** Begin SUPPLIED MATERIAL **
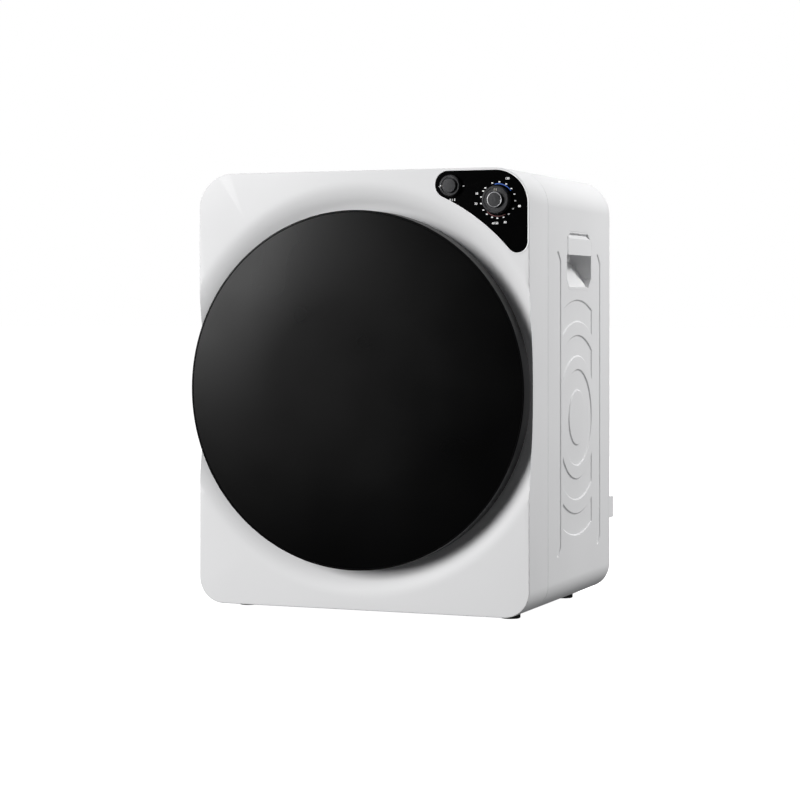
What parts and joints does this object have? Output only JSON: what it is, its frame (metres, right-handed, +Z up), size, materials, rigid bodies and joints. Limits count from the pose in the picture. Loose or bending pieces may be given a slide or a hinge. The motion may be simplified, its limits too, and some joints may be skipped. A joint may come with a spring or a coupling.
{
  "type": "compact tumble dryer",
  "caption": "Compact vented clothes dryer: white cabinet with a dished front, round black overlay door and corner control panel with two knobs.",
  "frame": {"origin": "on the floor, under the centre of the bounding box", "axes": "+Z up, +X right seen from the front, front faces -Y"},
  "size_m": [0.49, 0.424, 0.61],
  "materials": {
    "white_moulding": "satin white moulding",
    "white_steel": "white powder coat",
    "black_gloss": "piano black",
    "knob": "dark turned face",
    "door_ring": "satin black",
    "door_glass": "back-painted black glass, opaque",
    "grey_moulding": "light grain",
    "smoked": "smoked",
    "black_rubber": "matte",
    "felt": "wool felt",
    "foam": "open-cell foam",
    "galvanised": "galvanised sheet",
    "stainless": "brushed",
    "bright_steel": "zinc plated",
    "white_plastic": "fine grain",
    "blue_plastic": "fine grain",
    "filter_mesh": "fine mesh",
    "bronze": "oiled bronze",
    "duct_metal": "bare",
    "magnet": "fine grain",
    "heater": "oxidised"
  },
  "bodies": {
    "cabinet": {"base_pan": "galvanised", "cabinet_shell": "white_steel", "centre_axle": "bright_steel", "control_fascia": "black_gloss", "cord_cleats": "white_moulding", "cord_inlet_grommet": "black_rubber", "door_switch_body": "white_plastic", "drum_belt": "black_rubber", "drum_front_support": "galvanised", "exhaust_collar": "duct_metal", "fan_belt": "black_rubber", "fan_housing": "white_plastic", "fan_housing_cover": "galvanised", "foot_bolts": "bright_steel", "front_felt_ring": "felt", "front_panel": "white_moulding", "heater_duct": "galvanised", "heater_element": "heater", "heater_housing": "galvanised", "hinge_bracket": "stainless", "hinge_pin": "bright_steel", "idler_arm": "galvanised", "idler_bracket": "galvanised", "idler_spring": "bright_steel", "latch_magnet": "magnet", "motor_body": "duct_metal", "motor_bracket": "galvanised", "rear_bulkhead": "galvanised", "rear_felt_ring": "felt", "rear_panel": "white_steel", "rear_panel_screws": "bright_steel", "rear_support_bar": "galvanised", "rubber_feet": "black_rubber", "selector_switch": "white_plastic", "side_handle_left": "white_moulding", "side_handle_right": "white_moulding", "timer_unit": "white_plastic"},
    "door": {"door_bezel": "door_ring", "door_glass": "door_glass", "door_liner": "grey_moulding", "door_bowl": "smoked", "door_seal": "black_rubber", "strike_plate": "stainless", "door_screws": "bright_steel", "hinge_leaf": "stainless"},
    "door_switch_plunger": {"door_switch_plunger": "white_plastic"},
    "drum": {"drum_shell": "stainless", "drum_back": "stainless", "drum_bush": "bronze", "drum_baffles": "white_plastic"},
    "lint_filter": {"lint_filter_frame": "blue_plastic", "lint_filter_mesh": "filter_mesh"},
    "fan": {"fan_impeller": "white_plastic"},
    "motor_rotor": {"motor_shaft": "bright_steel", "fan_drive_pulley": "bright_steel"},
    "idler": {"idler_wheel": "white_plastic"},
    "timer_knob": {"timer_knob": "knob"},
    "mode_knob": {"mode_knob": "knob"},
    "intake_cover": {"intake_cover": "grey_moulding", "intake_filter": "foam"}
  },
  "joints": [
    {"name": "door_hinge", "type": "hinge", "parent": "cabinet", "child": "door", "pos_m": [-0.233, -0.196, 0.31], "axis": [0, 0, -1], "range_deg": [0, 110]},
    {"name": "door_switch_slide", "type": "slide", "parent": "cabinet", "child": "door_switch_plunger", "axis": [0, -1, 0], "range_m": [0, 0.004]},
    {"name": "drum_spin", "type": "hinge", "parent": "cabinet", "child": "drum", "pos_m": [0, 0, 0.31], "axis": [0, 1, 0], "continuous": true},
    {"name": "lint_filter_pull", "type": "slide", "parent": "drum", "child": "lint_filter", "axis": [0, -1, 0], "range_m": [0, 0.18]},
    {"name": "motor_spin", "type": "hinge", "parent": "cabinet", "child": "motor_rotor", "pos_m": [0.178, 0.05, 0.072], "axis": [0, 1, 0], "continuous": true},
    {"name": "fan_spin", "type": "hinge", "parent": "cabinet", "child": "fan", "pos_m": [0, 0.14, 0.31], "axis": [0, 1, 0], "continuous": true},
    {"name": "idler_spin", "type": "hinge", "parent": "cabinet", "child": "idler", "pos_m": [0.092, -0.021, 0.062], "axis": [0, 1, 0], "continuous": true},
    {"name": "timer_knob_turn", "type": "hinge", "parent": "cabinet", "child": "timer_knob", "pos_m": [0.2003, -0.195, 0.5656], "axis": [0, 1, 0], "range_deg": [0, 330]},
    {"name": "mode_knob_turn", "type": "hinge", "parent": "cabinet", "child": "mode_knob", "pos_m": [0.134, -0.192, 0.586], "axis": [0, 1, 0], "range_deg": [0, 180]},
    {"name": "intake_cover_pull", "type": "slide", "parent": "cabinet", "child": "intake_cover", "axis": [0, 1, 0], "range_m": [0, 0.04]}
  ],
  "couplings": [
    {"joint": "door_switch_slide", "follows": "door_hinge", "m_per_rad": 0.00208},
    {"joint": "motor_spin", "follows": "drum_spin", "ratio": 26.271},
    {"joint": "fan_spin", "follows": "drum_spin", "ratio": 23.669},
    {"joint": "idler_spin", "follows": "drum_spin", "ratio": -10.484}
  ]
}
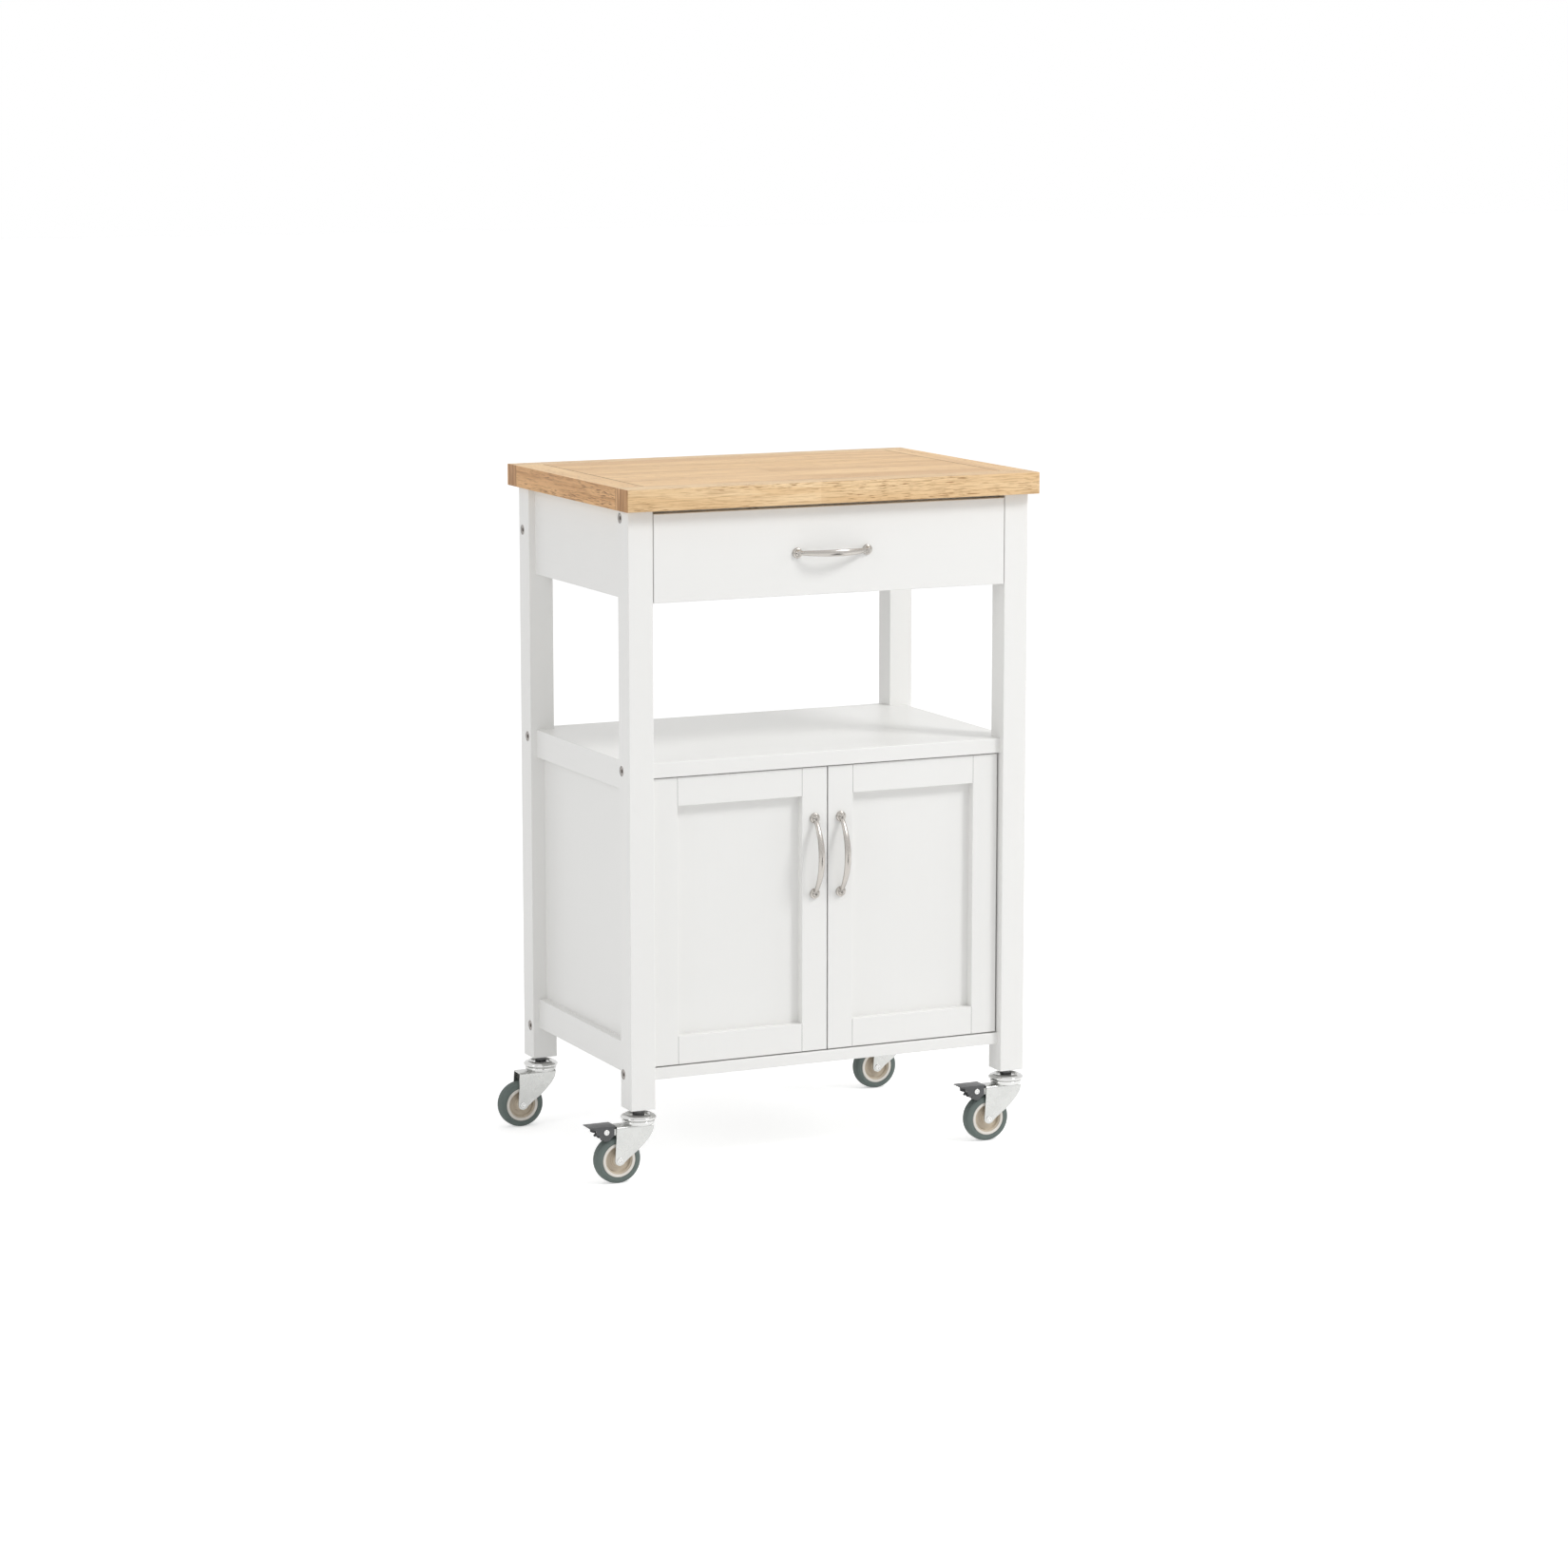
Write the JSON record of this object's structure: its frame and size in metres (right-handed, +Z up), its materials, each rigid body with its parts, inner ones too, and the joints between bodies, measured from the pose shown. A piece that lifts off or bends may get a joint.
** End SUPPLIED MATERIAL **
WHAT YOU WILL DO →
Determine how many lines of the data contain "object" and give nothing but that number.

THE ANSWER →
2